Yes, Simon was humble in the presence of this one Man of strange dignity and superior authority!

Later on, being known as Peter, he would give full expression to those early intuitions, vague feelings, by those world-famous words:

            YOU ARE THE CHRIST, the Son of the living God!

For the present, however, his still vague feelings were about to be totally shattered before being deepened and confirmed, when taking up the nets, for he and his brother found:

            A large number of fish, and their nets were breaking.

Peter and Andrew had to call to their partners in the other boat to come and help:

            And they came and filled both the boats, so that they began to sink.

This was indeed most wonderful: a partnership of professional fisherman having failed to catch anything overnight were being literally swamped by a daylight catch made thanks to a local rabbi!!  However, there was no dancing from delight at such success from Simon; for his heart and mind had now become too big to be filled with thoughts of  fish, profit or prestige, for he had become -- irrevocably, in the depths of his own most self-secure heart -- a disciple of this new Galilean, proclaiming the only, truly GOOD NEWS!!

There was something yet more strange to come however., for:

When Simon Peter saw it, he fell down at Jesus' knees, saying, "Depart from me, for I am a sinful man, O Lord!"

Notice how, for the first time Simon has been called Peter, ‘Simon Peter saw it’.  Simon the son of Jonah at this point becomes Peter the disciple of Jesus.  Now we begin to glimpse something of the character of the man whom Jesus would make into His foremost disciple, now we begin to catch sight of the essential Peter and also to understand what was that mysterious aura he had sensed about Jesus as he had listened to Him speaking from his boat to the people on the lake shore.  It was indeed an aura of authority which had led Simon to obediently let out his nets again; but that was not all; no, there was pre-eminently, an aura of holiness which now compelled Peter, or rather, drew him, to:

Fall down at Jesus' knees, saying, "Depart from me, for I am a sinful man, O Lord!"

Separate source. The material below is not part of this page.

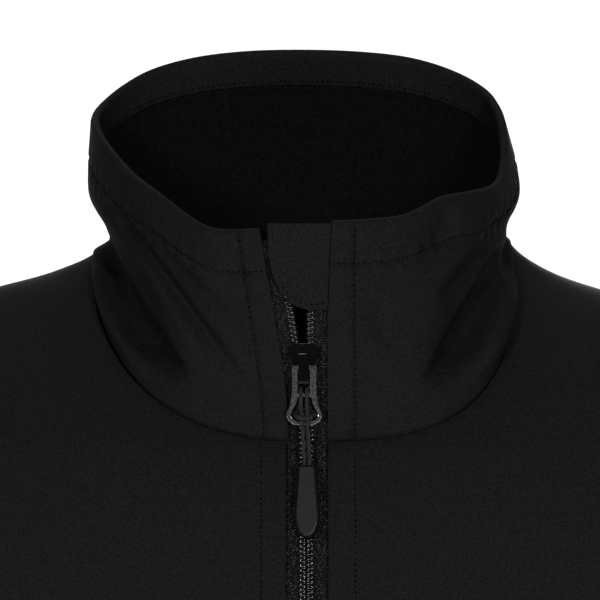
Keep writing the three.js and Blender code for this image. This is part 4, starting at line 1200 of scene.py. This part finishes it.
halfway = fold_line(CREASES[0])[FOLD_SAMPLES // 2]
print("the first crease is", round(crease_depth(*halfway), 1), "mm deep halfway")

# %% [markdown]
# ## The collar's sheet
# Two rows of sewing pull the collar in: one 15.5 mm below the rim and one beside each front edge.
# Each leaves a narrow groove, and the cloth puckers a little on both sides of it. Rows of the
# grid lie closer together there. Below the neck seam the collar goes on for 3 mm behind the
# panels, as the allowance of a real seam does, so no light comes through.

# %% Rows of sewing in the cloth
RIM_STITCH = 15.5
EDGE_STITCH = {RIGHT: 8.8, LEFT: 9.6}
GROOVE_DEPTH = 0.55
GROOVE_WIDTH = 0.75
SEAM_PULL = 1.1
Pucker = namedtuple("Pucker", "depth wave reach sway sway_over least uneven uneven_over")
PUCKER = Pucker(0.32, 7.5, 5, 3, 30, 0.6, 0.8, 22)
RIM_SEED, EDGE_SEED, UNEVEN_SEED = 1, 5, 9


def collar_height(turn):
    return (rim_at(turn) - foot_at(turn)).length


def groove(away):
    return GROOVE_DEPTH * math.exp(-((away / GROOVE_WIDTH) ** 2))


def pucker(away, along, seed):
    """Small waves along a row of sewing that die away from it"""
    near = math.exp(-((away / PUCKER.reach) ** 2))
    sway = PUCKER.sway * noise.noise(Vector((along / PUCKER.sway_over, seed, 0)))
    wave = math.sin(2 * math.pi * along / PUCKER.wave + sway)
    uneven = PUCKER.uneven * noise.noise(Vector((along / PUCKER.uneven_over, seed + UNEVEN_SEED, 0)))
    return PUCKER.depth * near * wave * (PUCKER.least + uneven)


def sewn_in(turn, rise):
    """How far the sewing draws the collar in at a place"""
    height = collar_height(turn)
    from_rim = (1 - rise) * height
    from_edge = min(turn, 1 - turn) * NECK_LENGTH
    rim_away = from_rim - RIM_STITCH
    edge_away = from_edge - EDGE_STITCH[RIGHT if turn < 0.5 else LEFT]
    total = groove(rim_away) + groove(edge_away) + SEAM_PULL * groove(rise * height)
    total += pucker(rim_away, turn * NECK_LENGTH, RIM_SEED)
    return total + pucker(edge_away, from_rim, EDGE_SEED)


print("collar height behind", round(collar_height(0.5), 1), "mm")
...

Now we can recognize something of the significance of this Gospel event.  If Jesus had difficulty speaking to a crowd by the shores of Gennesaret, how would He speak to all men of all times and places?  He would need a boat, a platform, some means whereby He could address, save, and guide, the whole of mankind, and that platform, that boat was to be His Church.  Jesus would choose Peter to be the head of His future Church because His Father had brought this fisherman to Jesus’ attention, he had generously served the needs of Jesus’ preaching, and what was far more, he had shown himself to have been led to an  awareness of and responsiveness to Jesus that was more than natural; here was a future leader, big-hearted on the human level but humble before God; a man able to be guided by the Spirit of Jesus, and one who – thanks to this day’s events -- would never fail  to  recall and recognize his own complete dependence on Jesus for fruitful harvesting, for plentiful fishing.

Let us now have a final look at all three readings today from this point of view.

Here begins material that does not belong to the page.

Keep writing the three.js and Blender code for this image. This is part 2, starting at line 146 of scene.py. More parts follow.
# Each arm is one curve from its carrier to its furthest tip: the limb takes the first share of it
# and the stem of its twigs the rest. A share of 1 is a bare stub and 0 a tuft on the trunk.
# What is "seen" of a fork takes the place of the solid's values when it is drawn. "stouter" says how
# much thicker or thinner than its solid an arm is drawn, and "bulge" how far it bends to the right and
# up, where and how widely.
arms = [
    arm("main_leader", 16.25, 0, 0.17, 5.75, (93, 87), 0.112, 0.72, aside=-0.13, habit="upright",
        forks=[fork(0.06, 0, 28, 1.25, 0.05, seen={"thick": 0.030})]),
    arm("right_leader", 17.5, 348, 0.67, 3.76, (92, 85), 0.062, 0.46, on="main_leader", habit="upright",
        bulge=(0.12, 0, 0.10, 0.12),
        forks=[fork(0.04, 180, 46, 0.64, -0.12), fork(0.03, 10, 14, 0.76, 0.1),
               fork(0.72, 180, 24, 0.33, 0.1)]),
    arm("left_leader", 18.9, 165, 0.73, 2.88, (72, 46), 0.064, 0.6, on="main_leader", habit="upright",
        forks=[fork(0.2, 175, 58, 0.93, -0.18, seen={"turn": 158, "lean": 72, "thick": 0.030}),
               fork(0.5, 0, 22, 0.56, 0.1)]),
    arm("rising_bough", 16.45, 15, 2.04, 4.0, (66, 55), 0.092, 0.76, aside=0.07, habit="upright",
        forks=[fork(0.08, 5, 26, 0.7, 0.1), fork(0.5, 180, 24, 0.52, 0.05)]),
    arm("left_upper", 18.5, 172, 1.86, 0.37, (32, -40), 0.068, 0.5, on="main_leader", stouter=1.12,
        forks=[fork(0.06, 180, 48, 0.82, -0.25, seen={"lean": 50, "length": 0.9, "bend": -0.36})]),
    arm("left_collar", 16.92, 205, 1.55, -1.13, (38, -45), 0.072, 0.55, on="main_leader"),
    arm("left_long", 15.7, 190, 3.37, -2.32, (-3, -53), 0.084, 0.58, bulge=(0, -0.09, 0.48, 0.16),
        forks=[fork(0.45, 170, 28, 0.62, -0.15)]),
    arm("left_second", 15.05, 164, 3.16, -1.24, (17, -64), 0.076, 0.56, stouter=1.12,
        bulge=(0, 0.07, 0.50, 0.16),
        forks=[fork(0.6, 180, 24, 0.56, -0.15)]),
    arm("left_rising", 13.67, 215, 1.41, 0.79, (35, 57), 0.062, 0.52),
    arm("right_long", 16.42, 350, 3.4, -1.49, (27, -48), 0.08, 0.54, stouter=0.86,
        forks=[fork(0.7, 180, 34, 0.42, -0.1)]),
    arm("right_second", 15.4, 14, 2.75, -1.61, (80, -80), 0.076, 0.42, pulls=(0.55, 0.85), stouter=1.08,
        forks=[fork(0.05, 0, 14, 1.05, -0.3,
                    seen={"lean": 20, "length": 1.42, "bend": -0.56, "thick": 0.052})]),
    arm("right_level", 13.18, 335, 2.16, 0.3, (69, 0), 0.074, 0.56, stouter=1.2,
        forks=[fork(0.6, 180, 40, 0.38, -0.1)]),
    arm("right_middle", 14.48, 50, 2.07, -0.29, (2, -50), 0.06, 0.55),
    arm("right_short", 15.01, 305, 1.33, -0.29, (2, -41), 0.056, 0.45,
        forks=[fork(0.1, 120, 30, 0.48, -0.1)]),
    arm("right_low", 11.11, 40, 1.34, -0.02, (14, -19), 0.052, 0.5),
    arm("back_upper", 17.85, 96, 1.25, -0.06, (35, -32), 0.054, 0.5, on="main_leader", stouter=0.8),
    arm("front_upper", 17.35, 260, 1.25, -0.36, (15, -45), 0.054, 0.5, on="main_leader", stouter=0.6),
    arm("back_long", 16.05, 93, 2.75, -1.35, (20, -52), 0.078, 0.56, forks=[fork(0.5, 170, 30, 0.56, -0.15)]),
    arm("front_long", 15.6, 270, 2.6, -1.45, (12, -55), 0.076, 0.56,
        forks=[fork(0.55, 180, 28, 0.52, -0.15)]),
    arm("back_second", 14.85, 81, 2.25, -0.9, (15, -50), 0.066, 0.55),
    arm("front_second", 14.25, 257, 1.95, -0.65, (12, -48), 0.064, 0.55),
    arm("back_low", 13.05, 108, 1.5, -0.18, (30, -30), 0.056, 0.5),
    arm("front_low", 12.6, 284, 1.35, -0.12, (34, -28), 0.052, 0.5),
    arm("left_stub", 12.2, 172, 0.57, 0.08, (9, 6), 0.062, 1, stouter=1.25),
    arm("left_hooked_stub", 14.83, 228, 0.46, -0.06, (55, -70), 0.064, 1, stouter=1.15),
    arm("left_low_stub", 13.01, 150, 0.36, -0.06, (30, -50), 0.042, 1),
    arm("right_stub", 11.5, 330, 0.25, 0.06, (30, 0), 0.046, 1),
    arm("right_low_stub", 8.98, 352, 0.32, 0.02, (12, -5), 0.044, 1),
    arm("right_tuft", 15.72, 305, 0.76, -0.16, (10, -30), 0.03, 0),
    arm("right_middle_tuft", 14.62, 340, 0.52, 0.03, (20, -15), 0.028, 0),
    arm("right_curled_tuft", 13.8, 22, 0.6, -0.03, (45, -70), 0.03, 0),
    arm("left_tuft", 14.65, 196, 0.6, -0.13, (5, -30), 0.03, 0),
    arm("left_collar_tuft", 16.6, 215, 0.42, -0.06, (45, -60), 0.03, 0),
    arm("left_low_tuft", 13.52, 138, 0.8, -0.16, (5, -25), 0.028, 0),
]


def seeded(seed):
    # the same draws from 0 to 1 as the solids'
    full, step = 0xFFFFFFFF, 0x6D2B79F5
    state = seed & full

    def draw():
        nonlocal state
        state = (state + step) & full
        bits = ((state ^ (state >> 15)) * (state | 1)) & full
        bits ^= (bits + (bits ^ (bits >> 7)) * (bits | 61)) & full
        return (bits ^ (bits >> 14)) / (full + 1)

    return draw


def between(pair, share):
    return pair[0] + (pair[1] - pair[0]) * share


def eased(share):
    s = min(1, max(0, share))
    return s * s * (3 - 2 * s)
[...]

Peter, Paul and Isaiah, three wonderful men of God, three specially chosen to proclaim the glory of God once they had learned humility before God: Isaiah had a vision of God in heaven, Peter recognized the holiness of God in the mystery of Jesus, Paul was led to acknowledge the holiness of the Church, which would come to be known as the Body of Christ because Jesus was and is absolutely vital to her very being.

My dear People, when we are gathered here as Church, with Jesus in our midst, in the Eucharist and by His Spirit we are, indeed, in the presence of God,  Do we respond to Him, in the first place, with humility, with an awareness of His supreme holiness and our own sinfulness,  or are will still blind or hard-hearted … chatting with our neighbour, watching others around us, aware of so many people but not of God?  Let our worship today be such as to lead us to ever greater,  deeper, and more sincere, humility, so that God Who sent Isaiah, Peter and Paul to proclaim His glory, and to prepare the way for the coming of His Kingdom, may also be able to use us for His glory, for the exaltation of Mother Church in our world today, and for our own salvation.